Briefly, to the Marxist, both religion as well as atheism as a stance occurring in modern society are products of alienation. Religion, the 'heart of a heartless world', will no longer serve a function when that alienation is overcome - but neither will atheism, i.e. the denial of God. Truthfully, I am not sure whether, from my own religious viewpoint, I disagree with this.

In any event, neither Christianity nor Marxism can be easily reconciled with the Enlightenment discourse of inherent rights and disembodied moral principles, as it figures rather prominently in Bloggelito's post.

For the Marxist, the ideology of any given epoch (such as the ideology of secular liberal individualism) is the ideology of the ruling class of that epoch, and serves the interests of that ruling class. The eternal principles of the Enlightenment - such as the universalist notion of human right, of eternally valid moral principles which we have access to through a 'moral instinct', etc., are to a Marxist part of a historically and culturally specific ideology which serves a specific notion of society and a specific class interest. The Catholic (ex-?)Marxist Alasdair MacIntyre, in his Whose Justice? Which Rationality? makes this clear in tracing the development of property as an a priori, untouchable principle in Hume's thought. This does not mean, obviously, that Marxism needs to be implacably hostile to Enlightenment principles. The bourgeoisie was progressive in its time, and the development of a universal notion of human rights at the end of the 19th century was progress. However, the bourgeoisie is not progressive anymore, and it is its 'ruling ideology' which needs to be overcome.

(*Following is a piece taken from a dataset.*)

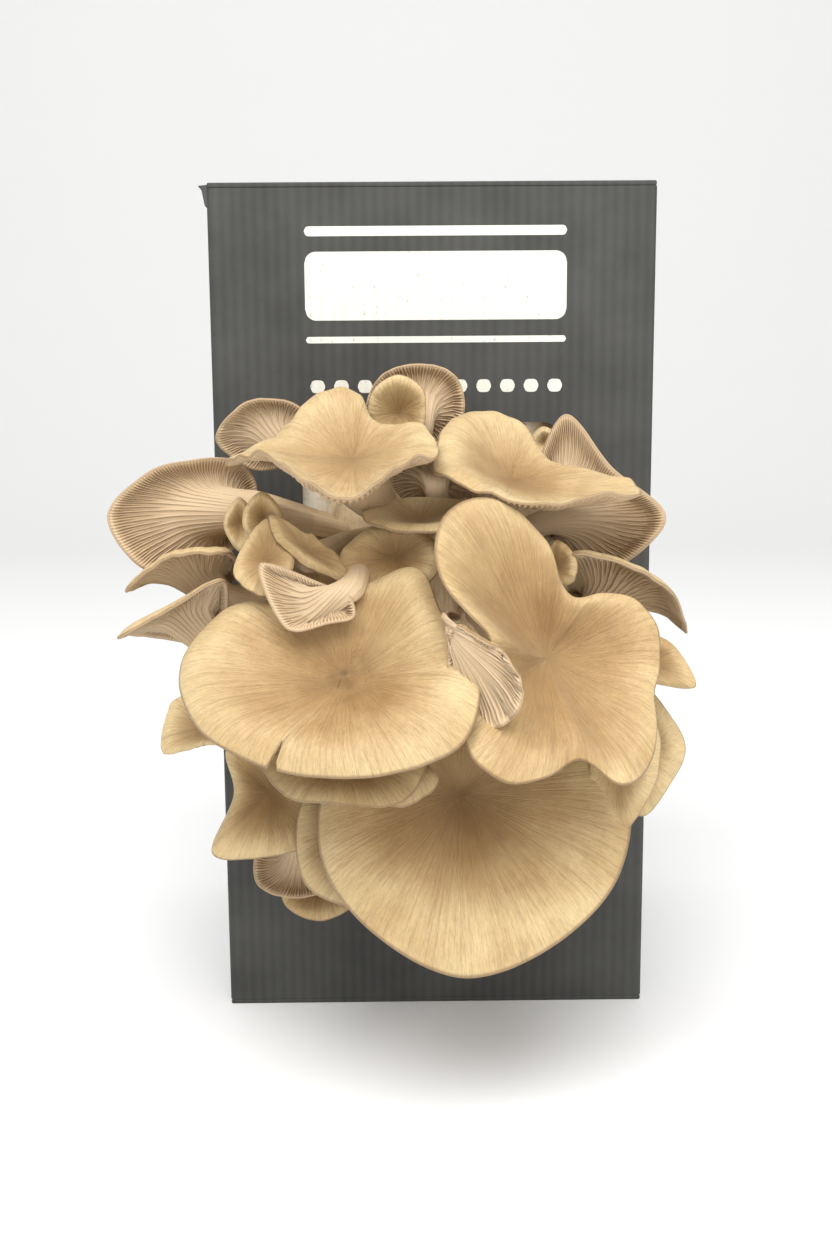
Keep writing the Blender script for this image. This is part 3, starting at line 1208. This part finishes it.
# %% [markdown]
# ## The light
# They are area lamps, and it is their size that makes the shadows soft. A pale world fills in the
# rest. The Standard view keeps the white of the sweep white.

# %% Lamps and world
WORLD_STRENGTH = 0.62
AIM = Vector((0, FRONT, 0.14))


def soft_box_lamp(name, spot, size, watts):
    """A large rectangular lamp that looks at the middle of the cluster."""
    data = bpy.data.lights.new(name, "AREA")
    data.shape = "RECTANGLE"
    data.size, data.size_y = size
    data.energy = watts
    lamp = added(name, data)
    lamp.location = spot
    lamp.rotation_euler = (AIM - Vector(spot)).to_track_quat("-Z", "Y").to_euler()


soft_box_lamp("overhead", (-0.15, -0.85, 1.4), (1.5, 1.2), 32)
soft_box_lamp("front_right", (0.9, -1.5, 0.7), (1.2, 1.2), 10)
world = bpy.data.worlds.new("studio")
world.use_nodes = True
sky_light = world.node_tree.nodes["Background"]
sky_light.inputs["Color"].default_value = (1, 1, 1, 1)
sky_light.inputs["Strength"].default_value = WORLD_STRENGTH
bpy.context.scene.world = world
bpy.context.scene.view_settings.view_transform = "Standard"
print("lit by two soft boxes and a pale world")

# %% [markdown]
# ## The camera
# The camera stands nearly straight in front and a little above the cluster, and looks down by ten
# degrees. Its place is told in the same millimetres as the mushrooms. Yaw turns it to the right,
# and roll tips it to one side.

# %% The camera
EYE = (-10, 465, 213)
PITCH, YAW, ROLL = (math.radians(angle) for angle in (10.0, 0.5, -0.4))
LENS, SENSOR = 41.8, 36.0


def camera():
    data = bpy.data.cameras.new("camera")
    data.lens = LENS
    data.sensor_width = SENSOR
    made = added("camera", data)
    ahead = Vector((math.sin(YAW), math.cos(YAW), 0)) * math.cos(PITCH)
    ahead.z = -math.sin(PITCH)
    right = Vector((math.cos(YAW), -math.sin(YAW), 0))
    turn = Matrix((right, right.cross(ahead), -ahead)).transposed()
    made.matrix_world = (Matrix.Translation(place(*EYE)) @ turn.to_4x4()
                         @ Matrix.Rotation(ROLL, 4, "Z"))
    bpy.context.scene.camera = made


camera()
print("camera:", EYE, "mm across, out and up")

Christianity is, I believe, neutral to the specific ethics and 'rights' accorded to people in a specific society. Because for the Christian, the ultimate end and goal of the human being is Christlikeness, the standard presented to us by God; and the example of Dirk Willems should make pretty clear what this takes. It is obviously impossible to dictate Christlikeness as the prevailing norm in a given society (if you doubt this, consider the example of a perhaps rather less admirable Anabaptist, namely John Bockelson van Leiden). Aside from this, there is a strong disengagement from political power in the New Testament:

The devil led him up to a high place and showed him in an instant all the kingdoms of the world. And he said to him, "I will give you all their authority and splendor, for it has been given to me, and I can give it to anyone I want to. So if you worship me, it will all be yours."
Jesus answered, "It is written: 'Worship the Lord your God and serve him only.'"

(Luke 4: 5-8).

(I think that, arguably, 'Christendom' as the notion of a Christian polity represents Christianity's own 'fall from grace', regardless of the benefits it may have brought society, or the probable inevitability of the historical process).

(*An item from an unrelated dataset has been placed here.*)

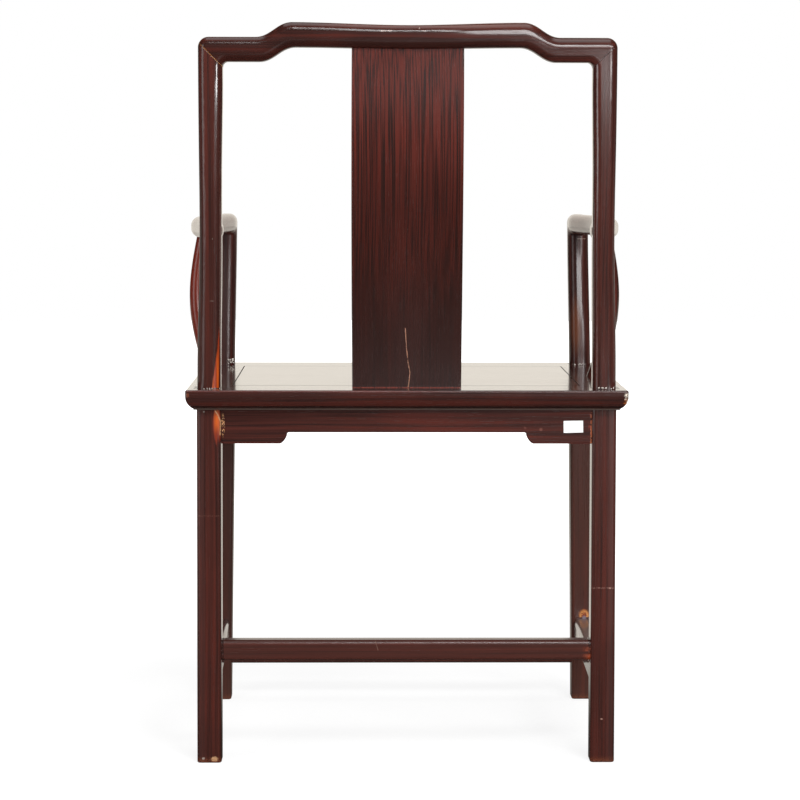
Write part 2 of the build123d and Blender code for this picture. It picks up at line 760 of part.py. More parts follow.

So Christianity has been combined with Enlightenment-based notions on morality and rights as happily as it has been with virtue ethics before. An example of the former is the employment of a 'moral instinct', an apprehension of eternal moral principles, in apologetics. Mind you, I believe this may well be wrong; that an underlying notion of ethical traditions which may differ a lot in time and place may be superior, and that the basic Christian notion of Christ-as-human-telos may have validity in a variety of such traditions. There is not one single Christian politics, or one single Christian morality; and the moral-political vision often represented by political Christianity often seems to go back to just the conventional morality of the turn of the 19th century. In other words, the 'Christian right' are just as much children of the Enlightenment as their secular opponents.

In any event, my understanding is that, from a Christian viewpoint, God owes you nothing. He created you in His image, and for every instant of your life, you depend on Him totally. What He has given you He can take away, just like that - and you have no cause to complain (which isn't to say you can't complain - there is a long and honourable Old-Testamentic tradition of complaining to God - just that you don't have any inherent right to). You may have rights granted by the society you live in - but before God, you have none.

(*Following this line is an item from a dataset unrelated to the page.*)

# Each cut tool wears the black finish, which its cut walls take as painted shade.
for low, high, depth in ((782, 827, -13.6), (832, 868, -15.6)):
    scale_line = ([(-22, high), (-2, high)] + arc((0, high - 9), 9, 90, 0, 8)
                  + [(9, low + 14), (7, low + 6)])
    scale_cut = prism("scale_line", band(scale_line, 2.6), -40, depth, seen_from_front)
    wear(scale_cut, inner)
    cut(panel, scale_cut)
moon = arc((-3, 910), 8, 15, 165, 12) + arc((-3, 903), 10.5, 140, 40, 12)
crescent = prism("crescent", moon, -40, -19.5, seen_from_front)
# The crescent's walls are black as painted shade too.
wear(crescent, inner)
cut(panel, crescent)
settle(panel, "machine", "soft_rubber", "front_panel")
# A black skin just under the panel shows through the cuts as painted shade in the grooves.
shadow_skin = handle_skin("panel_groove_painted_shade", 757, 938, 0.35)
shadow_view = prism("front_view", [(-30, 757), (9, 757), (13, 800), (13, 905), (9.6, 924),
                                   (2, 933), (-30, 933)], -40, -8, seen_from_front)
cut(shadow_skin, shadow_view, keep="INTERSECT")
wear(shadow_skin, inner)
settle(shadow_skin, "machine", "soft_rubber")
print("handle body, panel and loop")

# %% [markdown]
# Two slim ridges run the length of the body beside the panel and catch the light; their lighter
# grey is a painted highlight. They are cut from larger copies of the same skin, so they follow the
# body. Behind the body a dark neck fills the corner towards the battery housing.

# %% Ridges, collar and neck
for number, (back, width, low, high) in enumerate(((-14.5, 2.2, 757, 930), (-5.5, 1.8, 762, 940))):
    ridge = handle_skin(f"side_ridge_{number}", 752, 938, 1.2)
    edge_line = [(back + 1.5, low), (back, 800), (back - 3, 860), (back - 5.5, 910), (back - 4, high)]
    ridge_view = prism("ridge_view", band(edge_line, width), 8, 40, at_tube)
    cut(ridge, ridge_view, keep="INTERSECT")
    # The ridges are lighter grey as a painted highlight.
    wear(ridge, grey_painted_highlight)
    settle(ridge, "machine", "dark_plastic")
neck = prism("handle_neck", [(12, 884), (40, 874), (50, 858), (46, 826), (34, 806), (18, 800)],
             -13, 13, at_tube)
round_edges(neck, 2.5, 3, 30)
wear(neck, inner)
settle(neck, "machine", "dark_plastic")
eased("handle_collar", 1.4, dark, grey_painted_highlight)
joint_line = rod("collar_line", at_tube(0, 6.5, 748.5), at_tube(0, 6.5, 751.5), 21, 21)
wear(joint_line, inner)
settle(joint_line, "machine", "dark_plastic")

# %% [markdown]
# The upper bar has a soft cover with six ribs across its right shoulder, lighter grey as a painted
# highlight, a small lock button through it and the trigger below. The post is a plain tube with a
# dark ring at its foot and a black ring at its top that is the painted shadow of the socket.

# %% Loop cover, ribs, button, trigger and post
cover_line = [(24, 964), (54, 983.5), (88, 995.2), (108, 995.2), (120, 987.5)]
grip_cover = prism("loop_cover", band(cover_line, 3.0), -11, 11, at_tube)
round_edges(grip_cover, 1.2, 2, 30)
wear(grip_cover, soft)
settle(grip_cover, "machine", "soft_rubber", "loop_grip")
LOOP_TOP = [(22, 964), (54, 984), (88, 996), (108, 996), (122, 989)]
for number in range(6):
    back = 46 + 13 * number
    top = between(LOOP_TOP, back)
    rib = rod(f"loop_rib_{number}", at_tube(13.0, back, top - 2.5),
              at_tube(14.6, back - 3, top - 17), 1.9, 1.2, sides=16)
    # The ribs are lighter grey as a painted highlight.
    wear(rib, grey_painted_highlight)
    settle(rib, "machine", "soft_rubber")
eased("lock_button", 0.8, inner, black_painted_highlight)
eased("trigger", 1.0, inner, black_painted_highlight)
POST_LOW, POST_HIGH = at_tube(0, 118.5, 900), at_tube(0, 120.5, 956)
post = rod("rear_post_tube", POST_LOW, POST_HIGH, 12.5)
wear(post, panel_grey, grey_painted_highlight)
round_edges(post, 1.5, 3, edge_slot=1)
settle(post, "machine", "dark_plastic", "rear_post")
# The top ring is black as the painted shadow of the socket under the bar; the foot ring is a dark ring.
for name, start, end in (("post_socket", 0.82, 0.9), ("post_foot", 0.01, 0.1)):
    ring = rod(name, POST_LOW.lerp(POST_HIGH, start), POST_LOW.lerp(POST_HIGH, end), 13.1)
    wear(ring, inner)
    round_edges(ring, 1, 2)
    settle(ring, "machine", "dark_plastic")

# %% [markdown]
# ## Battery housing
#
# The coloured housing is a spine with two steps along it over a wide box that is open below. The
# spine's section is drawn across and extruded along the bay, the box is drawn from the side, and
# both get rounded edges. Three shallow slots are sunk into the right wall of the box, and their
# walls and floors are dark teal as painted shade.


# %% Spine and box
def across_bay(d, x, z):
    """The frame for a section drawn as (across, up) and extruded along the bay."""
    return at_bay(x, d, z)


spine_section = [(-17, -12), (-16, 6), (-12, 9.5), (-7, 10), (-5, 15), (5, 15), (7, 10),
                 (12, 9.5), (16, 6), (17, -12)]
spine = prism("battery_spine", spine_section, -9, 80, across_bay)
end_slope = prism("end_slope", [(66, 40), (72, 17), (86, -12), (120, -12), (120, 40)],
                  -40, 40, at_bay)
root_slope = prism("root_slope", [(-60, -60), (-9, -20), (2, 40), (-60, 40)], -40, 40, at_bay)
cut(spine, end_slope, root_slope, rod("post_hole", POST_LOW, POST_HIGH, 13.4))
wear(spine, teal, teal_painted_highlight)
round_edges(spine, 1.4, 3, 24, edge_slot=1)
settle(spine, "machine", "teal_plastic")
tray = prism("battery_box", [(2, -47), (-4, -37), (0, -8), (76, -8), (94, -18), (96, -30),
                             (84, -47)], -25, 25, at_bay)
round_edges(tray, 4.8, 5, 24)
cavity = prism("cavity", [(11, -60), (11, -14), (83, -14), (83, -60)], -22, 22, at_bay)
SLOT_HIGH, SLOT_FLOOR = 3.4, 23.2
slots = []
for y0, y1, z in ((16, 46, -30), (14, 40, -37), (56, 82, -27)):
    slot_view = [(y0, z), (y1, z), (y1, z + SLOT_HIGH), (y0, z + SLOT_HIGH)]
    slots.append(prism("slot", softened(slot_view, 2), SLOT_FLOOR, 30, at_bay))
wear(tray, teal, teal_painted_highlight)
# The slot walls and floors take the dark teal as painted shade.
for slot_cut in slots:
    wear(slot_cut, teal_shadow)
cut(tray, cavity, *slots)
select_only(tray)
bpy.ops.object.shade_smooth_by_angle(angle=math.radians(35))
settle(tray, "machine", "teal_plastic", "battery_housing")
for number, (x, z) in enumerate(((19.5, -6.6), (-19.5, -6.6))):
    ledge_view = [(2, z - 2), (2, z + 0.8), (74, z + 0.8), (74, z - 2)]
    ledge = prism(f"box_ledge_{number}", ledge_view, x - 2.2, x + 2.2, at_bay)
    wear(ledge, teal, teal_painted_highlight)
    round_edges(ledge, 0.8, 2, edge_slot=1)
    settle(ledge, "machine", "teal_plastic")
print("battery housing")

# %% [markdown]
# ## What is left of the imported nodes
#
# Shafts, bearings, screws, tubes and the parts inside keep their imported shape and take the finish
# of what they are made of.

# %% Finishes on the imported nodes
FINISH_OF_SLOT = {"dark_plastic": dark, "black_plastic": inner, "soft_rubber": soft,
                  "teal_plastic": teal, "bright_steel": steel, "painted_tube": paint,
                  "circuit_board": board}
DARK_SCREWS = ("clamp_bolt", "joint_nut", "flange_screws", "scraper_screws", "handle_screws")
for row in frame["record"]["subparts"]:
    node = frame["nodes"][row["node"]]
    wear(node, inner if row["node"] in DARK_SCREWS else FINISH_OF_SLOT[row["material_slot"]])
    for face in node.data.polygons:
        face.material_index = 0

And on my understanding of the Gospel, 'alleviating suffering', which Bloggelito regards as a hallmark of humanism, figures rather low in the whole plan. To the contrary, suffering and the endurance and overcoming of suffering and death through suffering and death figure rather prominently in the New Testament and early Christian history (as well as later Christian history if you're an Anabaptist). This puts Christianity at odds with a kind of humanistic utilitarianism which regards the maximum of happiness, or the minimization of suffering, as the moral standard of an action. As indeed it should be. If the purpose of life, for the Christian, is to follow Jesus, and to 'glorify God' through his actions, such utilitarian concerns should fall by the wayside.

These are not very pleasant thoughts. I believe that Christianity can co-exist with a lot of varying political viewpoints. David Heddle is a libertarian; a position that to me seems indeed to naturally flow from some New-Testamentic passages, notably those on the renunciation of political power. Others may be conservatives or socialists. I myself find myself drawn back to the hard left and to a Quixotic radical conservativism at the same time. And as it is, I happen to agree with a lot of the individual standpoints the secular libertarian Bloggelito takes. But from a Christian standpoint, I must put my hopes for the world-to-come in the Kingdom of God, and acknowledge that there will be suffering and death before.

There's the old notion of 'Lunatic, Liar or Lord', in that an honest appraisal of Christ must come down to one of the three. But perhaps a good way to put it is that to understand the New Testament, one must in a way adopt all these viewpoints. Because a lot of it is quite insane, offensive, scandalous to modern-day sensibilities. And it should be. There is nothing particularly comforting about the lines Whoever tries to keep his life will lose it, and whoever loses his life will preserve it. (Luke 17:30). And the more I think about it, the less comfortable I feel. What does it mean to be human? The answer is right there, right in front of me. And to be honest, I don't like one bit of it. But I nonetheless think it's true.